Ahn Seung-hi danse la danse des épées (Kal
tchun), la danse des éventails, la danse des
papillons, la danse gitane (pour nous la plus
exotique) et la danse de la Mou nyo, la sorcière,
l'entremetteuse des morts. (En 1933 encore, on
trouvait enregistré à Séoul le « syndicat des
personnes pieuses » — réunissant tous les sorciers
et sorcières conscients de leurs droits.)

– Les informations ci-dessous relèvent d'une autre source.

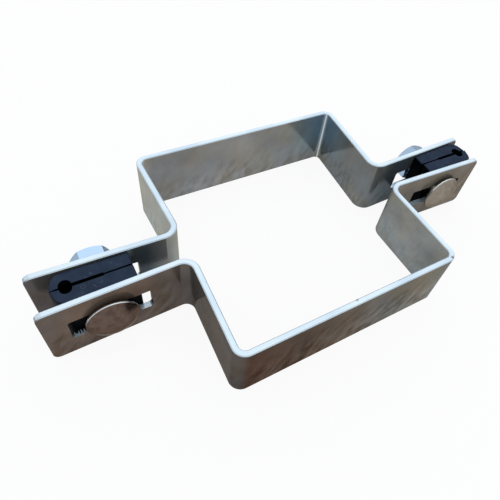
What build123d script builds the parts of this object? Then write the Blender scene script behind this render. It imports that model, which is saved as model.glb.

Avec ses grelots, son couteau à large manche, ses
éventails, son chapeau à plumes, lente d'abord,
puis jetant tour à tour les grelots, le couteau, les
éventails, ses yeux pour finir... — la bouche étirée
comme celle des pilotes d'avions supersoniques,
par la vitesse figée, le passage du Mur de la Mort,
livrée à tous les coups, à toutes les insultes des
chers disparus, paroi déchirée par leurs ongles,
fenêtre brisée par leurs cris — Aigo ! Aigo ! le cri de
deuil et de souffrance — giflée à tour de rôle par
les reproches des morts et les remords des vivants
— Aigo, Aigo ! — tombant épuisée, la gorge brûlée
par l'oxygène des enfers, achetant le passage du
Styx avec l'argent qu'on lui jette, Aigo !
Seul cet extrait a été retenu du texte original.